The speed seems to depend. If the slowest part was the network (e.g., slow VPN over 3G) then the new one seems to be a little faster. But the new one definitely causes a much higher load on the browser itself.

lpinsivy commented 7 years ago

Yes we blocked chart with many curves due to hight browser load. But normally a button allows you to display graph if wanted in "Performance menu".

The best way is to filter needed values in template of service instead of collect all data

masgo commented 7 years ago

This is clearly a step backwards since it worked like a charm before.

For my example of monitoring a switch, all the data is important. If the switch has 52 Ports (i.e., 48 Ports + 4x SFP), then I want to know the state and traffic of all 52 Ports. (Actually, with VLANs and LAGs there are even more values wo monitor). If some port becomes overloaded of causes unusual high traffic, then I want to know which one it is.

The same applies for per-subnet traffic in routers, for disk-I/O when I have many disks, for temperature values when I have many sensors, etc. etc. .... If the thing I am monitoring would be small and consist of only a few things to monitor, then I would not need a monitoring solution like centreon.

What I could live with, would be a top-k output. So, when I monitor a switch, I do not care about all ports, but only about the high-traffic ports. But I can not know beforehand which ports will have the high traffic.

julienmathis commented 7 years ago

So having 104 lines on a graph is useful for you ? It's a step backward if you can read cleared and efficiently the content of the graph... It's not the case.

We decide to stop graphing this kind of datas. Last day I see a graph with 900 metrics... It was causing overload on the servers...

So for me the only bug here is the command of the plugin.

masgo commented 7 years ago

Yes, it is useful. Here is an example of a traffic graph of a switch with 52 ports. switch-traffic-example

I just need one quick look to recognize that something happened on Thursday. (In this case it was a misconfiguration which lead to traffic being send over the wrong path)

You can also easily see the maximum bandwidth of this period. You can see that the "normal" usage is very low (most connected devices are VoIP phones = low traffic). In other scenarios you could easily see if two ports have traffic spikes at the same time. etc. etc. - Do not underestimate the power of humans when it comes to pattern recognition.

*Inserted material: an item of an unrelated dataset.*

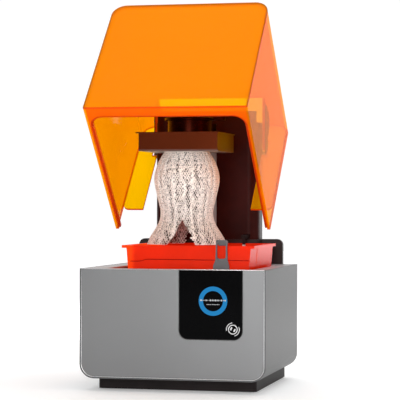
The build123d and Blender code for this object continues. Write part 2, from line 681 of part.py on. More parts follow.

Just take a look at the RRDtool example gallery to see graphs with many lines which are highly useful. https://oss.oetiker.ch/rrdtool/gallery/index.en.html

And since it is possible to filter out some graphs, I can then go ahead and focus on the ports which are of interest.

btw: how is this data stored? If I have a measurement every minute then I have 60247 (measurements per week) 52 ports 4 Byte (integer) = ~ 2 MiB of data. 2 MiB of data should not be to much to plot.

And since the image is only about 800 px wide, we can aggregate the date before plotting and we end up with less points to plot.